In December, Pakistan’s Poultry Association protested a two-and-a-half-month pending shipment of soybeans, a staple in the diet of chickens, which they said was leading to an increase of 162 rupees in the price of poultry—a 45% price hike. The country’s Ministry of National Health Services, Regulations and Coordination issued a warning that the country could soon face a shortage of life-saving drugs in the new future, as local banks are refraining from opening letters of credit for the import of medicines’ raw material.

During the International Conference on Climate Resilient Pakistan, a pledging conference hosted by the Pakistani government and the United Nations in Geneva earlier this week, the international community—including France, the EU, and China—pledged over $10 billion in loans to help Pakistan recover from flood damages.

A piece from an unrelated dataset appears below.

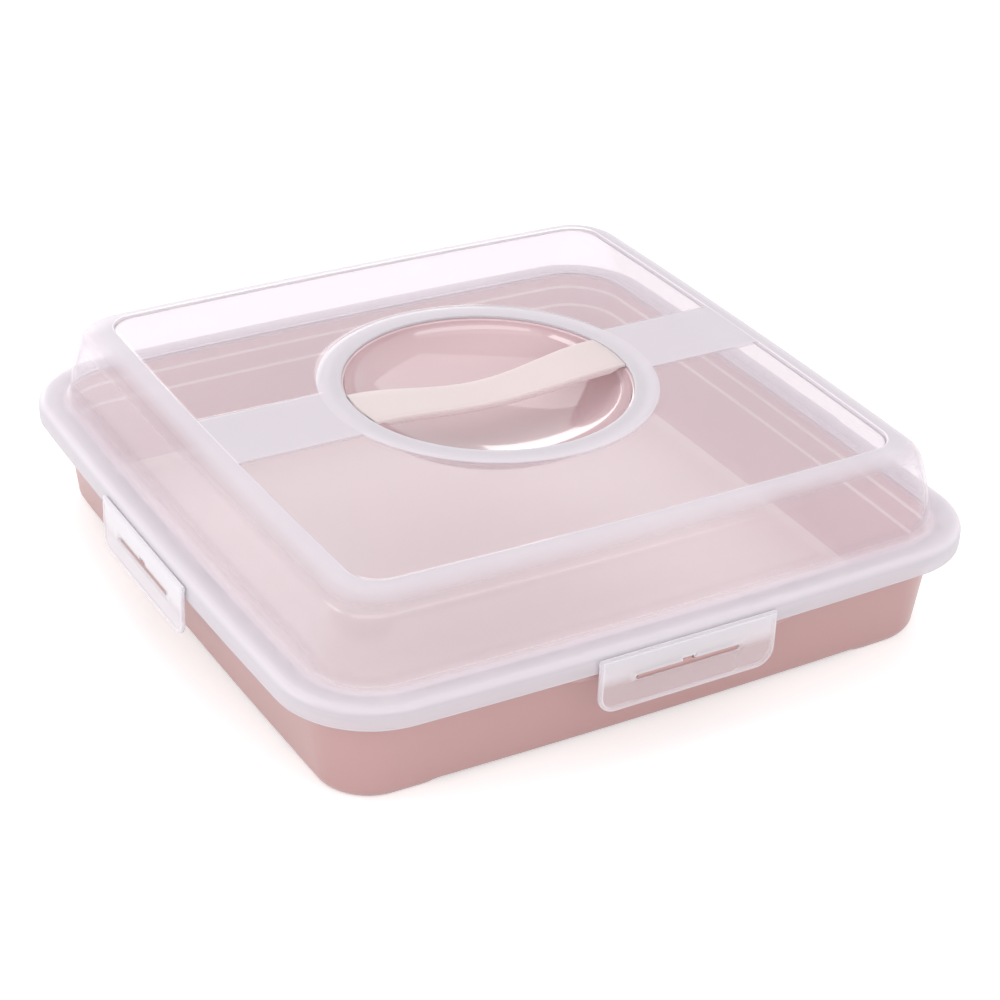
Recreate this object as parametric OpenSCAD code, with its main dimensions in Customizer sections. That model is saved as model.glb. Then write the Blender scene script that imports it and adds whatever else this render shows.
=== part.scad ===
// Square carrier for cakes and party food: a shallow tub, a see-through lid that lifts off,
// a bowl with a grip strap let into the lid, and four clips that swing on the lid's rim.
// X runs along the front edge, Y to the back, Z up. The origin is under the middle, where it stands.

/* [Whole carrier] */
// Width of the lid's rim at the middle of its sides
rim_w = 360; // [330:1:400]
// How far the middle of each side bows out, in plan
bow = 2; // [0.5:0.1:4]
// Corner radius of the lid's rim
rim_r = 45; // [40:1:55]

/* [Base tub] */
// Height of the tub's rim above the table
base_h = 57.9; // [50:0.1:75]
// Thickness of the tub's walls
base_wall = 2; // [1.5:0.1:3]
// Height of the corner feet under the floor
foot_h = 1.5; // [1:0.1:4]
// Width of the pad that each foot stands on
foot_w = 9; // [5:1:16]
// Length of each foot along a side, from the corner arc
foot_len = 16; // [8:1:30]
// How far the tub's walls lie inside the edge of the lid's rim, where they meet the floor
base_foot_in = 22; // [18:0.5:30]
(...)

The one-day conference was held to present a plan for a climate-resilient recovery, and raise continued assistance from the public and private sectors, shaping up to be a test case for having large emitters pay loss and damages for smaller emitters bearing the brunt of climate change. For now, Younus notes that they’re just pledges; it might be months until the funds materialize, and they’re likely to be allocated towards specific reconstruction plans.

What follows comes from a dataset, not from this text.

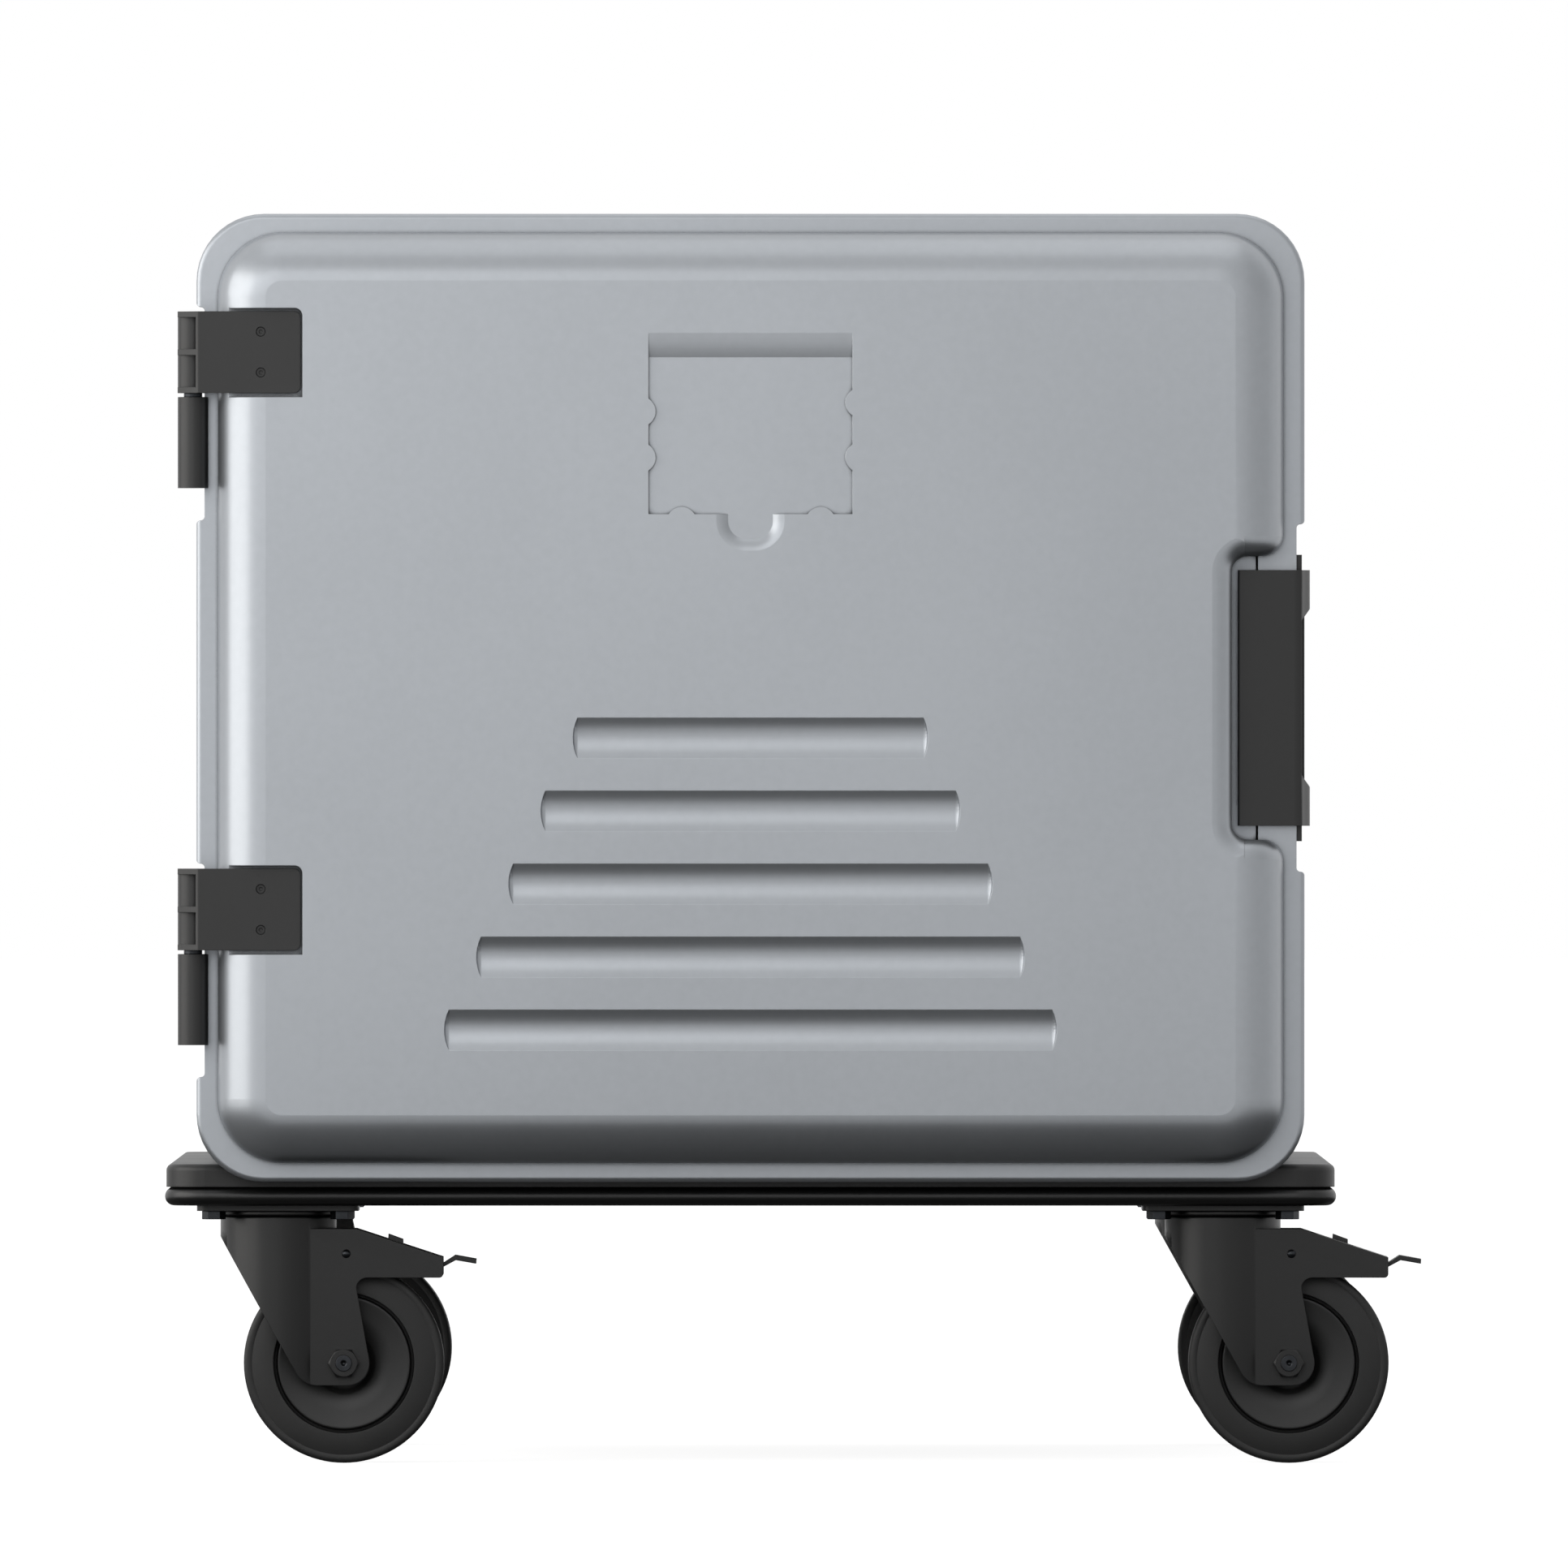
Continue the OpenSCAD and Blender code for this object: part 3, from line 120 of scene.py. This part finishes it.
class Graph:
    def __init__(self, owner):
        owner.use_nodes = True
        self.tree = owner.node_tree
        self.tree.nodes.clear()

    def node(self, kind, settings=None, inputs=None):
        made = self.tree.nodes.new(kind)
        for key, value in (settings or {}).items():
            setattr(made, key, value)
        for key, value in (inputs or {}).items():
            if isinstance(value, Term):
                self.tree.links.new(value.out, made.inputs[key])
            else:
                made.inputs[key].default_value = value
        return made

    def take(self, made, output=0):
        return Term(self, made.outputs[output])

    def maths(self, operation, a, b=0.0, clamp=False):
        settings = {"operation": operation, "use_clamp": clamp}
        return self.take(self.node("ShaderNodeMath", settings, {0: a, 1: b}))

    def mixColour(self, share, a, b):
        return self.take(self.node("ShaderNodeMix", {"data_type": "RGBA"}, {0: share, 6: a, 7: b}), 2)

    def place(self, stretch):
        coords = self.take(self.node("ShaderNodeTexCoord"), "Object")
        return self.take(self.node("ShaderNodeMapping", {}, {"Vector": coords, "Scale": stretch}))

    def noise(self, size, detail=2.0, rough=0.5, stretch=(1, 1, 1)):
        inputs = {"Vector": self.place(stretch), "Scale": 1 / size, "Detail": detail, "Roughness": rough}
        return self.take(self.node("ShaderNodeTexNoise", {}, inputs), "Fac")

    def step(self, value, low, high, bottom=0.0, top=1.0):
        inputs = {"Value": value, "From Min": low, "From Max": high, "To Min": bottom, "To Max": top}
        return self.take(self.node("ShaderNodeMapRange", {"interpolation_type": "SMOOTHSTEP"}, inputs))

    # 1 in the open, towards 0 in narrow gaps; used to paint shade into narrow gaps
    def openness(self, reach):
        inputs = {"Distance": reach}
        return self.take(self.node("ShaderNodeAmbientOcclusion", {"samples": 6}, inputs), "AO")

    # the rounded normal near an edge, and a share from 0 on a flat to 1 on a sharp edge
    def edgeShare(self, radius, flat=0.995, sharp=0.88):
        soft = self.take(self.node("ShaderNodeBevel", {"samples": 4}, {"Radius": radius}))
        true = self.take(self.node("ShaderNodeNewGeometry"), "Normal")
        dot = self.node("ShaderNodeVectorMath", {"operation": "DOT_PRODUCT"}, {0: soft, 1: true})
        return soft, self.step(self.take(dot, "Value"), flat, sharp)

    def axis(self, vector, name):
        return self.take(self.node("ShaderNodeSeparateXYZ", {}, {"Vector": vector}), name)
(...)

When a deal might be reached “is anyone’s guess,” according to Younus. Pakistan has been in a deadlock with the IMF over $1.1 billion in funding since last September. The country’s army chief, General Syed Asim Munir, recently visited the UAE and Saudi Arabia in the hopes of securing additional loans from them.

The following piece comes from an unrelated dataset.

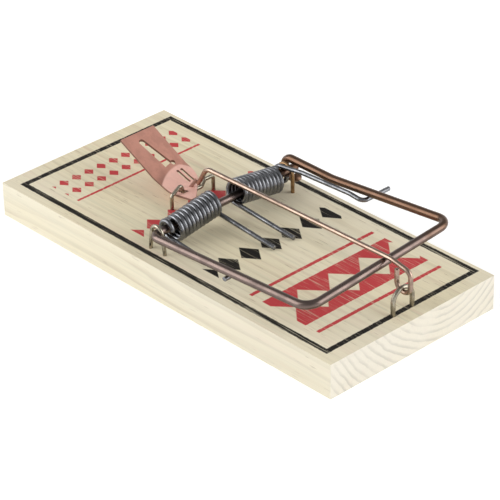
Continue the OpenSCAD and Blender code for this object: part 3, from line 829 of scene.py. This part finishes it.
class TRAP_OT_staples(bpy.types.Operator):
    """Finishes the staples that hold the hammer, the lock bar and the pedal"""

    bl_idname = "trap.staples"
    bl_label = "Staples"

    def execute(self, context):
        finish = context.scene.trap_finish
        plated = metal_finish(
            "staple_wire", finish.staple, rough=0.26, tarnish=shade(finish.staple, 0.6)
        )
        brown = metal_finish(
            "brown_staple_wire", finish.brown_staple, rough=0.3, tarnish=shade(finish.brown_staple, 0.6)
        )
        for node in ("lock_bar_staple", "pedal_staple"):
            dress(node, plated)
        dress("far_pivot_staple", brown)

        # The near pivot staple. Its legs run together and touch the crown, which is an arc about
        # the rod. The lines that they lie on meet in the apex
        thick, half, crown_radius, knee_bend = 1.5, 3.8, 2.85, 1.5
        foot_z, knee_z = BOARD_TOP - 6.0, BOARD_TOP + 0.8
        depth = ROD_Z - knee_z
        slack = half**2 - crown_radius**2
        reach = math.sqrt((crown_radius * depth) ** 2 + slack * (half**2 + depth**2))
        apex_z = ROD_Z + crown_radius * (crown_radius * depth + reach) / slack
        outline = [(-half, foot_z), (-half, knee_z), (0, apex_z), (half, knee_z), (half, foot_z)]
        path = [(ROD_X + x, NEAR_STAPLE_Y, z) for x, z in outline]
        begin_wire(path[0], (0, 0, 1), thick, THIN_SIDES)
        along_path(path, [0, knee_bend, crown_radius, knee_bend, 0])
        end_wire("near_staple_wire", "board", "near_pivot_staple", plated, rim=0.1)
        return {"FINISHED"}


class TRAP_OT_pedal(bpy.types.Operator):
    """Bends the pedal's sheet, cuts its slots and its corner, and joins its catch"""

    bl_idname = "trap.pedal"
    bl_label = "Pedal"

    def execute(self, context):
        sizes = context.scene.trap_pedal
        thick = sizes.thick
        front_reach, fold_back, neck_back, fold_bend = 8.7, 3.6, 13.0, 12.0
        front_x, fold_x = HINGE_X + front_reach, HINGE_X - fold_back
        neck_x, bait_x = HINGE_X - neck_back, HINGE_X - sizes.bait_reach

        def pad_z(x):
            return BOARD_TOP + sizes.pad_lift - thick / 2 + sizes.pad_slope * (x - HINGE_X)

        neck_z = pad_z(fold_x) + sizes.neck_slope * (fold_x - neck_x)
        bait_z = neck_z + sizes.bait_slope * (neck_x - bait_x)
        stations = [(front_x, pad_z(front_x)), (fold_x, pad_z(fold_x)), (neck_x, neck_z), (bait_x, bait_z)]
        path = [(x, LOCK_Y, z) for x, z in stations]
        begin_strip(path[0], (-1, 0, -sizes.pad_slope), thick, sizes.width)
        along_path(path, [0, fold_bend, fold_bend, 0])
        pedal = close_ends()

        # The catch stands up from the pad, with its lip over the lock bar's tip
        lip_reach, lip_lift, catch_slope, catch_width = 3.06, 5.25, 1.3, 1.6
        lip = (HINGE_X + lip_reach, LOCK_Y, pad_z(HINGE_X) + lip_lift)
        run = (lip[2] - pad_z(lip[0])) / (catch_slope - sizes.pad_slope)
        begin_strip(lip, (-1, 0, -catch_slope), thick, catch_width)
        go_on((-run, 0, -run * catch_slope))
        cut(pedal, close_ends(), "UNION")

        def slot(back, aside, **form):
            """Cuts a slot at a distance back from the hinge and aside from the lock bar"""
            cut(pedal, slot_cutter((HINGE_X - back, LOCK_Y + aside), **form))

        # Slots: bait, small hole, staple hole, and a window on each side of its bridge
        window_aside, half_apart = 3.3, 0.98
        slot(21.4, 0.0, length=13.4, round_end=2.6, square_end=4.0, turn=math.radians(12))
        slot(14.9, 3.7, length=2.0, round_end=2.0, square_end=1.2)
        slot(0.0, -4.8, length=3.8, round_end=2.7, square_end=2.7)
        for side in (-1, 1):
            slot(7.6, window_aside + side * half_apart, length=7.4, round_end=1.15, square_end=1.15)

        # The skew front edge runs into the far side in a wide round corner. From there the fence
        # runs along the far side, a hair outside it, and its other points lie in the waste
        skew_aside, along_side, hair, waste_bend = 2.7, 8, 0.03, 0.5
        far_y = LOCK_Y + sizes.width / 2
        meeting_x = HINGE_X + LOCK_Y + skew_aside - far_y
        past = front_x + 2
        waste = (meeting_x - along_side - 1, far_y + 3)
        outline = [
            waste,
            (meeting_x - along_side, far_y + hair),
            (meeting_x, far_y),
            (past, far_y - (past - meeting_x)),
            (past + 2, far_y),
            waste,
        ]
        begin_fence((*waste, CUTTER_Z), CUTTER_HEIGHT)
        fence = [(*q, CUTTER_Z) for q in outline]
        along_path(fence, [0, waste_bend, sizes.corner_radius, waste_bend, waste_bend, 0])
        cut(pedal, close_ends())
        material = sheet_finish(context.scene.trap_finish)
        hand_over(pedal, "pedal_plate", "pedal", "pedal", material, rim=0.1)
        return {"FINISHED"}


class TRAP_OT_stage(bpy.types.Operator):
    """Sets the floor, the light and the camera"""

    bl_idname = "trap.stage"
    bl_label = "Stage"

    def execute(self, context):
        stage = context.scene.trap_stage
        self.floor()
        self.light(stage)
        self.camera(context, stage)
        context.scene.view_settings.view_transform = "Standard"
        return {"FINISHED"}

    def floor(self):
        bpy.ops.object.select_all(action="DESELECT")
        floor_size, paper_glow = 12.0, 0.42
        bpy.ops.mesh.primitive_plane_add(size=floor_size, location=(0, 0, 0))
        floor = bpy.context.object
        floor.name = "floor"
        m = Nodes("floor_paper", Roughness=0.9)
        m.shader.inputs["Base Color"].default_value = (0.80, 0.80, 0.80, 1)
        tooth = m.noise((0.5, 0.5, 0.5), 3.0)
        m.bump(tooth, 0.05, 0.1)
        # The paper glows a little where it is seen or mirrored, and casts no glow on dull surfaces
        ray = m.add("LightPath").outputs
        mirrored = m.math("MAXIMUM", ray["Is Glossy Ray"], ray["Is Transmission Ray"])
        seen = m.math("MAXIMUM", ray["Is Camera Ray"], mirrored)
        m.shader.inputs["Emission Color"].default_value = (1, 1, 1, 1)
        m.paint("Emission Strength", m.math("MULTIPLY", seen, paper_glow))
        floor.data.materials.append(m.material)

    def light(self, stage):
        world = bpy.data.worlds.new("even_sky")
        world.use_nodes = True
        bpy.context.scene.world = world
        tree = world.node_tree
        back = tree.nodes["Background"]
        back.inputs["Color"].default_value = (1.0, 1.0, 1.0, 1)
        # The sky is palest at the level and darker overhead, as in a white tent with an open top
        way = tree.nodes.new("ShaderNodeTexCoord")
        split = tree.nodes.new("ShaderNodeSeparateXYZ")
        fade = tree.nodes.new("ShaderNodeMapRange")
        fade.interpolation_type = "SMOOTHSTEP"
        fade_top = 0.6
        for socket, value in (
            ("From Min", 0.0),
            ("From Max", fade_top),
            ("To Min", stage.low_sky),
            ("To Max", stage.high_sky),
        ):
            fade.inputs[socket].default_value = value
        tree.links.new(way.outputs["Generated"], split.inputs[0])
        tree.links.new(split.outputs["Z"], fade.inputs["Value"])
        tree.links.new(fade.outputs["Result"], back.inputs["Strength"])
        lamp_size, lit_place = 1.1, Vector((0, 0, 0.01))
        for name, place, power in (
            ("right_lamp", (0.95, 0.68, 0.52), stage.right_strength),
            ("left_lamp", (-0.72, -0.85, 0.55), stage.left_strength),
        ):
            bpy.ops.object.light_add(type="AREA", location=place)
            lamp = bpy.context.object
            lamp.name = name
            lamp.data.energy = power
            lamp.data.size = lamp_size
            lamp.rotation_euler = (lit_place - Vector(place)).to_track_quat("-Z", "Y").to_euler()

    def camera(self, context, stage):
        a, e = stage.azimuth, stage.elevation
        back = Vector((math.sin(a) * math.cos(e), -math.cos(a) * math.cos(e), math.sin(e)))
        target = Vector(stage.target) * MM
        bpy.ops.object.camera_add(location=target + back * stage.distance * MM)
        camera = context.object
        camera.data.sensor_width = 36.0
        camera.data.lens = stage.lens
        camera.data.clip_start, camera.data.clip_end = 0.01, 50.0
        camera.rotation_mode = "QUATERNION"
        turn = Matrix.Rotation(stage.roll, 4, back).to_quaternion()
        camera.rotation_quaternion = turn @ (-back).to_track_quat("-Z", "Y")
        context.scene.camera = camera


class TRAP_PT_panel(bpy.types.Panel):
    """Lists the trap's settings and pieces"""

    bl_idname = "TRAP_PT_panel"
    bl_label = "Snap Trap"
    bl_space_type = "VIEW_3D"
    bl_region_type = "UI"
    bl_category = "Snap Trap"

    def draw(self, context):
        scene = context.scene
        for group in (getattr(scene, key) for key in GROUPS):
            box = self.layout.box()
            for name in group.bl_rna.properties.keys():
                if name not in ("rna_type", "name"):
                    box.prop(group, name)
        for operator in OPERATORS:
            self.layout.operator(operator.bl_idname)


GROUPS = {
    "trap_wires": TRAP_PG_wires,
    "trap_pedal": TRAP_PG_pedal,
    "trap_finish": TRAP_PG_finish,
    "trap_stage": TRAP_PG_stage,
}
OPERATORS = (
    TRAP_OT_board,
    TRAP_OT_hammer,
    TRAP_OT_springs,
    TRAP_OT_lock_bar,
    TRAP_OT_staples,
    TRAP_OT_pedal,
    TRAP_OT_stage,
)
CLASSES = (*GROUPS.values(), *OPERATORS, TRAP_PT_panel)


def register():
    for cls in CLASSES:
        bpy.utils.register_class(cls)
    for name, group in GROUPS.items():
        setattr(bpy.types.Scene, name, bpy.props.PointerProperty(type=group))


def unregister():
    for name in GROUPS:
        delattr(bpy.types.Scene, name)
    for cls in reversed(CLASSES):
        bpy.utils.unregister_class(cls)


def main():
    register()
    bpy.ops.trap.board()
    bpy.ops.trap.hammer()
    bpy.ops.trap.springs()
    bpy.ops.trap.lock_bar()
    bpy.ops.trap.staples()
    bpy.ops.trap.pedal()
    bpy.ops.trap.stage()


if __name__ == "__main__":
    main()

The funds were dependent on various conditions—such as raising energy prices and taxes—which the Pakistani government has yet to meet. On his way out the door last April following a vote of no confidence, former Prime Minister Khan subsidized energy prices, just as the war in Ukraine was causing sharp increases in energy prices worldwide. “He was basically laying a minefield for the incoming government.”

With elections on the horizon this August (or possibly earlier, as Khan’s Tehreek-e-Insaf party is pushing to dissolve provincial assemblies in a bid for earlier elections), the government is unwilling to make any moves that might put them out of favor with voters. “A political party that is in power would not want to impose upward adjustments of prices and more inflation in the run up to an election.” says Younus. “Why inflict more pain on your citizens?”

In the meantime, Younus says, routines and decisions once considered mundane have become a lot more difficult. “You hear stories from doctors beginning to see adult malnutrition in adults who have given up two meals a day. You hear from teachers in schools saying that parents come and say ‘I have four children, can you tell me which one to keep in school? I cannot afford to pay the school fees for the other three.’”

“People cannot make ends meet,” Younus says. “Life is unbearable.”